Wednesday, September 17, 2014

Little Rays Of Light

Over my lifetime I have had little rays of light, or truth, or inspiration, whatever you want to call it, come into my life and teach me, just when I needed it most.

One such time happened sometime in my first or second year of college at Utah State University many, many years ago.  A little background is needed here. 

My family moved to a new area when I started 5th grade. Our new to us house in West Valley was larger than our old small bungalow in Salt Lake City, and we met many wonderful people in our new neighborhood and ward. Some, I was to learn, were not very nice, however.

I was a little socially awkward in 5th grade, but hey, who isn't? There was a group of three or four girls in my school classes that decided it was their job to make my life miserable. I had an overbite, or buck teeth as they called it, at the time, and my family didn't have a lot of money, so more often than not, my pants were too short. A dreaded phenomenon known in those days as "flood pants".

To add insult to injury, these girls were also in my Merrie Miss Primary class that met each Tuesday. (If that doesn't date me, I don't know what will!) Luckily, I had a strong testimony that the Church of Jesus Christ of Latter-day Saints was the true, restored Gospel on the earth, or I would have had every reason to stop attending.

To make a long story short, this bullying continued on into Junior High, and my spirit was beginning to reach its breaking point. Mercifully at that time, our ward boundaries were realigned and my new Young Women's leader took a special interest in me and taught me that I was truly a lovable person.  Something that by that point I certainly knew I was not. The teasing faded away as we grew older, but not the feelings that I was less worthy than other people.
  
Back to Utah State, one day I was walking across campus from the Fine Arts building to the Institute, a trek I made several times a week. A couple of people were talking and laughing behind me, and those old familiar hauntings all came rushing back, "They're talking about you! There's something wrong with you!" 

Suddenly, a voice came to my mind, "You're not that important!" I remember thinking that was a little bit harsh. But that spiritual insight got me thinking:  I really am not so important that everyone who is around me is noticing me, let alone talking or laughing at me. That epiphany was a turning point in my life. I no longer felt those same old feelings nagging at me. Years of being emotionally and spiritually scarred were healed in that instant, and I will be eternally grateful for the words, "You're not that important!"

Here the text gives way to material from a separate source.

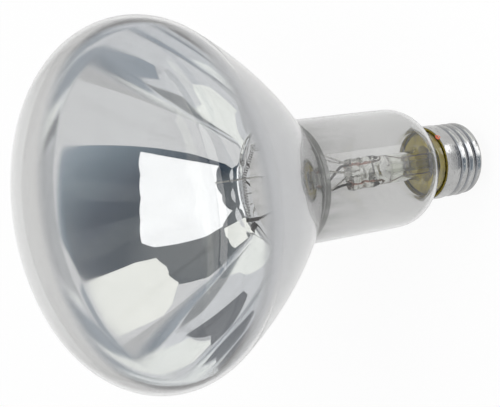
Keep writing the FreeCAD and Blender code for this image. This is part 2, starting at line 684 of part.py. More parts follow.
def copper_wire(label, across, corners, turn_to="0"):
    """Copper wire from the pinch down through corners (reach, height) in one upright plane."""
    body = new_body(object_name(label))
    body.setExpression("Placement.Base.x", across)
    body.setExpression("Placement.Rotation.Angle", turn_to)
    path = Profile(body, object_name(label) + "Path")
    bent_path(path, corners, "Sizes.outer_bend")
    section = Profile(body, object_name(label) + "Section", "XY_Plane")
    section.circle(corners[0][0], "0", "Sizes.outer_radius")
    section.sketch.setExpression("AttachmentOffset.Base.z", corners[0][1])
    return finish(pipe_along(body, object_name(label) + "Pipe", section, path), label)


copper_top = "Sizes.pinch_low + Sizes.seal_margin"
centre_lead = copper_wire(
    "outer_lead_centre", "0",
    [(centre_side, copper_top), (centre_side, "Sizes.exhaust_low"),
     ("0", "Sizes.eyelet_top + Sizes.outer_bend"), ("0", "Sizes.contact_plane")])

# The side lead's plane runs from its seat in the pinch to the gap between the stub and the skirt
gap_middle = "((Sizes.stub_radius + Sizes.skirt_radius - Sizes.sheet_thickness) / 2)"
gap_heading, gap_reach = heading_between((side, "0"), ring_place("Sizes.weld_angle * 1deg", gap_middle))
turn_low = "((Sizes.foot_height + Sizes.skirt_low) / 2)"
side_lead = copper_wire(
    "outer_lead_side", side,
    [("0", copper_top), ("0", turn_low), (gap_reach, turn_low),
     (gap_reach, "Sizes.cap_rim + Sizes.outer_radius")],
    gap_heading)

# Cap shell: one drawn aluminium sheet with a plain skirt, a rolled screw thread and a turned-in end
shell = new_body("Shell")
shell_section = Profile(shell, "ShellSection")
step_low = "(Sizes.skirt_low - Sizes.skirt_radius + Sizes.thread_crest)"
bore_radius = "Sizes.thread_crest - Sizes.thread_depth - Sizes.sheet_thickness"
end_inside = "Sizes.cap_end + Sizes.sheet_thickness"
end_round = [(f"Sizes.thread_crest - Sizes.cap_corner * (1 - sin({turned} * 1deg))",
              f"Sizes.cap_end + Sizes.cap_corner * (1 - cos({turned} * 1deg))") for turned in (0, 30, 60, 90)]
shell_section.polygon([
    ("Sizes.cap_opening", "Sizes.cap_end"),
    *end_round,
    ("Sizes.thread_crest", step_low),
    ("Sizes.skirt_radius", "Sizes.skirt_low"),
    ("Sizes.skirt_radius", "Sizes.cap_rim"),
    ("Sizes.skirt_radius - Sizes.sheet_thickness", "Sizes.cap_rim"),
    ("Sizes.skirt_radius - Sizes.sheet_thickness", "Sizes.skirt_low"),
    (bore_radius, f"{step_low} - Sizes.sheet_thickness"),
    (bore_radius, "Sizes.cap_end + Sizes.cap_corner / 2"),
    (f"{bore_radius} - Sizes.cap_corner / 2 + Sizes.sheet_thickness", end_inside),
    ("Sizes.cap_opening", end_inside)])
turn(shell, "ShellSheet", shell_section)


def groove_section(name, height):
    """Round-bottomed groove of the screw thread, in six flats, open to the outside."""
    steps = range(-3, 4)
    shares = [(1 - math.cos(math.pi * step / 3)) / 2 for step in steps]
    half = "Sizes.groove_width / 2"
    root_formula = "Sizes.thread_crest - Sizes.thread_depth"
    corners = [(f"{root_formula} + {share:.2f} * Sizes.thread_depth", f"{height} + {step} / 3 * {half}")
               for step, share in zip(steps, shares)]
    clear = "Sizes.thread_crest + Sizes.thread_depth"
    corners += [(clear, f"{height} + {half}"), (clear, f"{height} - {half}")]
    p = Profile(shell, name)
    p.polygon(corners)
    return p


def groove(name, section, turns, growth="0"):
    before = shell.Shape.Volume
    cut = shell.newObject("PartDesign::SubtractiveHelix", name)
    cut.Profile = section.sketch
    cut.ReferenceAxis = (origin_part(shell, "Z_Axis"), [""])
    cut.Mode = "height-turns-growth" if growth != "0" else "pitch-turns-angle"
    cut.setExpression("Turns", turns)
    if growth != "0":
        cut.setExpression("Height", f"Sizes.thread_pitch * {turns}")
        cut.setExpression("Growth", growth)
    else:
        cut.setExpression("Pitch", "Sizes.thread_pitch")
    doc.recompute()
    if not cut.Shape.Volume < before:
        raise RuntimeError(f"{name} cuts nothing")


# The groove climbs like a right-hand screw, then runs out of the sheet over a quarter of a turn
RUN_OUT_TURNS = 0.25
groove("Thread", groove_section("ThreadSection", "Sizes.thread_low"), "Sizes.thread_turns")
run_out = groove_section("RunOutSection", "Sizes.thread_low + Sizes.thread_turns * Sizes.thread_pitch")
run_out.sketch.AttachmentOffset = FreeCAD.Placement(FreeCAD.Vector(), upright)
run_out.sketch.setExpression("AttachmentOffset.Rotation.Angle", "Sizes.thread_turns * 360deg")
groove("ThreadRunOut", run_out, str(RUN_OUT_TURNS), f"Sizes.thread_depth / {RUN_OUT_TURNS}")
finish(shell, "cap_shell")


def turned(name, label, corners):
    """Piece turned from a closed outline of straight lines."""
    body = new_body(name)
    outline = Profile(body, name + "Section")
    outline.polygon(corners)
    turn(body, name + "Turned", outline)
    return finish(body, label) if label else body


# Black glass insulator, moulded into the shell's end round the eyelet
eyelet_outside = "Sizes.eyelet_radius + Sizes.contact_sheet"
lip = f"{bore_radius} - Sizes.cap_corner / 2"
turned("Insulator", "cap_insulator", [
    (eyelet_outside, "Sizes.insulator_end"),
    ("Sizes.insulator_nose", "Sizes.insulator_end"),
    ("Sizes.cap_opening", "Sizes.cap_end"),
    ("Sizes.cap_opening", end_inside),
    (lip, end_inside),
    (lip, "Sizes.insulator_top"),
    ("Sizes.insulator_nose", "Sizes.eyelet_top + Sizes.sheet_thickness"),
    (eyelet_outside, "Sizes.eyelet_top + Sizes.sheet_thickness")])

# Brass centre contact: a dished plate whose middle is drawn up into an eyelet
plate_top = "Sizes.contact_plane + Sizes.contact_sheet"
turned("Contact", "centre_contact", [
    ("Sizes.eyelet_radius", "Sizes.contact_plane"),
    ("Sizes.contact_radius - Sizes.insulator_end + Sizes.contact_plane", "Sizes.contact_plane"),
    ("Sizes.contact_radius", "Sizes.insulator_end - Sizes.contact_sheet"),
    ("Sizes.contact_radius", "Sizes.insulator_end"),
    ("Sizes.contact_radius - Sizes.contact_sheet", "Sizes.insulator_end"),
    ("Sizes.contact_radius - Sizes.insulator_end + Sizes.contact_plane - Sizes.contact_sheet / 2", plate_top),
    (eyelet_outside, plate_top),
    (eyelet_outside, "Sizes.eyelet_top"),
    ("Sizes.eyelet_radius", "Sizes.eyelet_top")])

# Solder that fills the eyelet and stands as a low dome on the plate, round the end of the centre lead
solder = new_body("Solder")
dome = Profile(solder, "SolderSection")
dome_height, dome_reach = size("Sizes.contact_plane"), size("Sizes.solder_radius")
dome_radius = (dome_height**2 + dome_reach**2) / (2 * dome_height)
fill = size("Sizes.eyelet_radius")
fill_top = size("Sizes.eyelet_top / 2")
bow = dome.arc((0, dome_radius), (0, 0), (dome_reach, dome_height))
ledge = dome.line((dome_reach, dome_height), (fill, dome_height))
fill_wall = dome.line((fill, dome_height), (fill, fill_top))
fill_end = dome.line((fill, fill_top), (0, fill_top))
fill_axis = dome.line((0, fill_top), (0, 0))
for item, leaving, following, entering in (
        (bow, END, ledge, START), (ledge, END, fill_wall, START), (fill_wall, END, fill_end, START),
        (fill_end, END, fill_axis, START), (fill_axis, END, bow, START)):
    dome.join(item, leaving, following, entering)
dome.rule("PointOnObject", bow, CENTRE, -2)
dome.rule("Coincident", bow, START, -1, 1)
dome.place(bow, END, "Sizes.solder_radius", "Sizes.contact_plane")
dome.place(fill_wall, START, "Sizes.eyelet_radius", "Sizes.contact_plane")
dome.place(fill_wall, END, "Sizes.eyelet_radius", "Sizes.eyelet_top / 2")
dome.place(fill_end, END, "0", "Sizes.eyelet_top / 2")
turn(solder, "SolderDome", dome)

# Basing cement between the stub, the flare's rim and the cap
stub_inside = "(Sizes.stub_radius - Sizes.glass_wall - Sizes.stem_wall)"
skirt_inside = "Sizes.skirt_radius - Sizes.sheet_thickness"
flare_underside = "Sizes.flare_height - Sizes.stem_wall"
cement = turned("Cement", None, [
    (skirt_inside, "Sizes.cap_rim - Sizes.cement_gap"),
    ("Sizes.stub_radius", "Sizes.cap_rim - Sizes.cement_gap"),
    ("Sizes.stub_radius", "Sizes.foot_height"),
    (stub_inside, "Sizes.foot_height"),
    (stub_inside, flare_underside),
    ("Sizes.cement_bore", flare_underside),
    ("Sizes.cement_bore", "Sizes.cement_low"),
    (bore_radius, "Sizes.cement_low"),
    (bore_radius, f"{step_low} - Sizes.sheet_thickness"),
    (skirt_inside, "Sizes.skirt_low")])

# Weld of the side lead, a bead that sits over the rim
weld_bead = doc.addObject("Part::Sphere", "WeldBead")
weld_bead.setExpression("Radius", "Sizes.weld_radius")
weld_reach = "(Sizes.skirt_radius - Sizes.sheet_thickness)"
weld_bead.setExpression("Placement.Base.x", f"{weld_reach} * cos(Sizes.weld_angle * 1deg)")
weld_bead.setExpression("Placement.Base.y", f"{weld_reach} * sin(Sizes.weld_angle * 1deg)")
weld_bead.setExpression("Placement.Base.z", "Sizes.cap_rim")
weld_room = doc.addObject("Part::Cylinder", "WeldRoom")
weld_room.setExpression("Radius", "Sizes.skirt_radius")
weld_room.setExpression("Height", "Sizes.cap_rim")
weld_neck = doc.addObject("Part::Cylinder", "WeldNeckRoom")
weld_neck.setExpression("Radius", "Sizes.stub_radius")
weld_neck.setExpression("Height", "2 * Sizes.cap_rim")


def less(name, label, base, tool):
    """What is left of a base form once a tool form is taken out of it."""
    cut = doc.addObject("Part::Cut", name)
    cut.Base = base
    cut.Tool = tool
    doc.recompute()
    return finish(cut, label) if label else cut


weld_rim = less("WeldOverRim", None, weld_bead, weld_room)
weld_outside = less("WeldOutside", None, weld_rim, weld_neck)
less("SideWeld", "side_weld", weld_outside, side_lead)
less("BasingCement", "basing_cement", cement, side_lead)
less("CentreSolder", "centre_solder", solder, centre_lead)

doc.recompute()
for thing in doc.Objects:
    if "Invalid" in thing.State or "Error" in thing.State:
        raise RuntimeError(f"{thing.Name} failed: {thing.State}")
for piece in pieces:
    if piece.Shape.isNull() or not piece.Shape.isValid() or not piece.Shape.Solids:
        raise RuntimeError(f"{piece.Label} has no valid solid")

os.makedirs("parts", exist_ok=True)
for piece in pieces:
    piece.Shape.exportStep(f"parts/{piece.Label}.step")
    print(f"{piece.Label}: {len(piece.Shape.Solids)} solid, {piece.Shape.Volume:.2f} mm3")
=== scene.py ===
"""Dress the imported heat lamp: clear glass, mirrored reflector, coiled filament and rolled screw cap."""

import math

import bmesh
import bpy
from bpy.props import FloatProperty, FloatVectorProperty, IntProperty, PointerProperty
from mathutils import Matrix, Vector, noise


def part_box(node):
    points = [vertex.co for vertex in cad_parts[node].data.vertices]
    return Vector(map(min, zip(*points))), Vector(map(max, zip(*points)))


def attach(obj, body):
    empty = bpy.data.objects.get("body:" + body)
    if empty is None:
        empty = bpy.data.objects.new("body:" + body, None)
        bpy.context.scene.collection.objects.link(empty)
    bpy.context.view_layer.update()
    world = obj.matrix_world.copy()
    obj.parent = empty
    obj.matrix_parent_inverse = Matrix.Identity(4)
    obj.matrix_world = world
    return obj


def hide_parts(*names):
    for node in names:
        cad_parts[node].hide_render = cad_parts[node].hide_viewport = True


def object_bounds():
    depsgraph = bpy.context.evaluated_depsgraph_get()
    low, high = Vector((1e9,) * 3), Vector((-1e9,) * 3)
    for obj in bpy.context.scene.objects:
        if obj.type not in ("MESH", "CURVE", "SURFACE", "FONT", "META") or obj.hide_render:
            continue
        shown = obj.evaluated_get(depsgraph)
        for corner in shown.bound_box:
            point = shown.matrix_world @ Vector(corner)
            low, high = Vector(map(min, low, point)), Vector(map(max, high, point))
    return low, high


bl_info = {
    "name": "Infrared reflector lamp",
    "version": (1, 0, 0),
    "blender": (4, 5, 0),
    "location": "View3D > Sidebar > Heat Lamp",
    "description": "Builds the glass, mirror, filament and cap of a heat lamp round its packed frame",
    "category": "Object",
}

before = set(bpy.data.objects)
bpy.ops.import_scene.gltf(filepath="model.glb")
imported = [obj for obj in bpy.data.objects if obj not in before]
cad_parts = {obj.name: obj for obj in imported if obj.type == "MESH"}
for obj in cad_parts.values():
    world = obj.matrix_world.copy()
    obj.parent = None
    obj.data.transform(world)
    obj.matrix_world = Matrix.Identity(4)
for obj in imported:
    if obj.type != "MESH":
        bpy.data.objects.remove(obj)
CAD_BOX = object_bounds()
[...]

I want to use this blog to share other spiritual insights that I have had over the years. Most are not earth-shattering, just little spiritual rays of light that have come into my life just when I needed them. Now that I am working on my second half century, I felt I would be ungrateful if I didn’t share them. I have written many of my insights in the form of poetry which I hope you don't mind me sharing here. The thought that something I have written could be of help to someone else brings me great joy.